Suddenly, the papers were full of stories about little girls facing a barrage of spittle on their way to school; contretemps over where non-Jewish soldiers may be buried in military cemeteries; images of women literally forced to the back of the bus—not to mention the growing ultra-Orthodox population, and associated increase in government budgets allotted to support a community that doesn’t serve in the military, or, indeed, have almost anything to do with the rest of Israel.

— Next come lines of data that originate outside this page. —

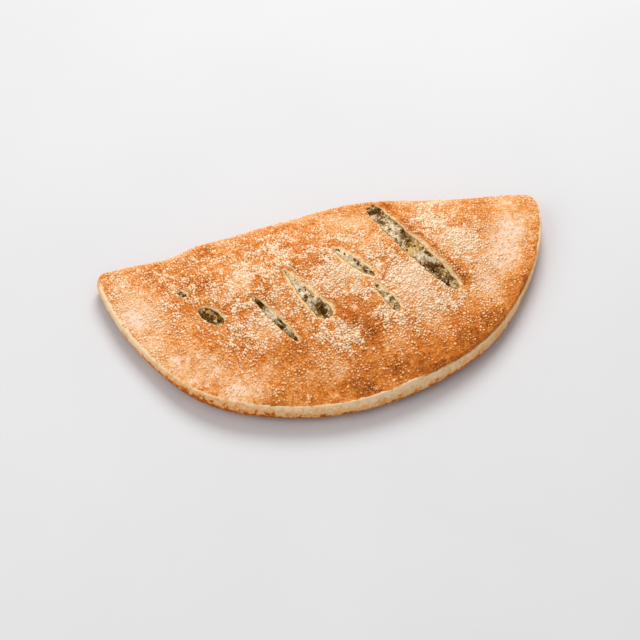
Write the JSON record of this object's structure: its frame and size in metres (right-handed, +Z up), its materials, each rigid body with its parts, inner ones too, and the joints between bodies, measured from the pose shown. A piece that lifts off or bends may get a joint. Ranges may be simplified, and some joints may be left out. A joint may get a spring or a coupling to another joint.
{
  "type": "calzone",
  "caption": "Half-moon calzone: folded, sealed dough baked brown, with slanting steam slits on top that show a herb and cheese filling.",
  "frame": {"origin": "on the table under the middle of the crust's bounding box", "axes": "+X along the fold towards the thick tip, -Y towards the sealed arc, +Z up out of the slit top"},
  "size_m": [0.2392, 0.1218, 0.0367],
  "materials": {
    "crust": "matt baked dough, sandy with coarse meal",
    "filling": "moist, uneven, dark green and cream"
  },
  "bodies": {
    "root": {"crust": "crust", "filling": "filling"}
  },
  "joints": []
}
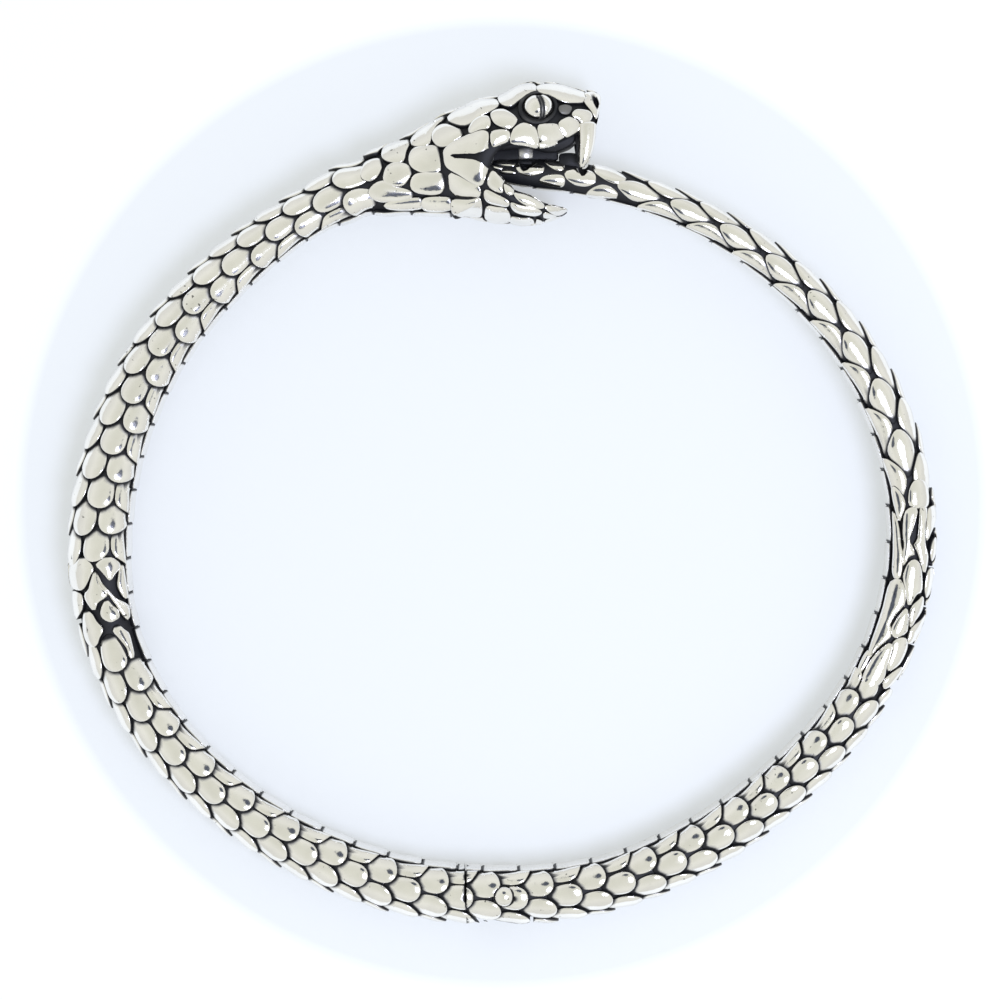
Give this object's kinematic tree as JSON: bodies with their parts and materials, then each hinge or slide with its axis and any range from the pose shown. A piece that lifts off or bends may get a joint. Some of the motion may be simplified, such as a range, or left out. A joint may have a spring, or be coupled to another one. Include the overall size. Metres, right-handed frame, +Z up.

Secular Israel—the Israel that looks to Europe and America for its cultural clues, the Israel that can read the siddur but doesn’t know what it says—might not like to think about it, but the undue power and unremitting mutual hostility are actually a result of political decisions that it signed off on, from the state’s earliest days. When Israel was first established, most of the pioneers believed that ultra-Orthodox expressions of faith would go the way of the dinosaur, and that handing out special privileges for political gain didn’t pose any threat.

Sixty-five years later, though, with Israel’s religious right going from strength to political strength and nationalist Orthodoxy at the heart of both the military and state leadership, the tension has become more and more apparent, in no small part because nationalist Orthodox politicians like Naftali Bennett continue to make efforts to codify an ever-narrower definition of who may count themselves a member of the Jewish national home.

Under the circumstances, I’m not surprised that a growing number of Israelis (secular and otherwise) would like to see a little more daylight between the Orthodox religious establishment and the daily lives of the country’s Jewish citizens.

But they, in turn, had better not be surprised that Bennett wants to teach them a thing or two—if Israelis really want freedom of conscience, they may have to fight for it.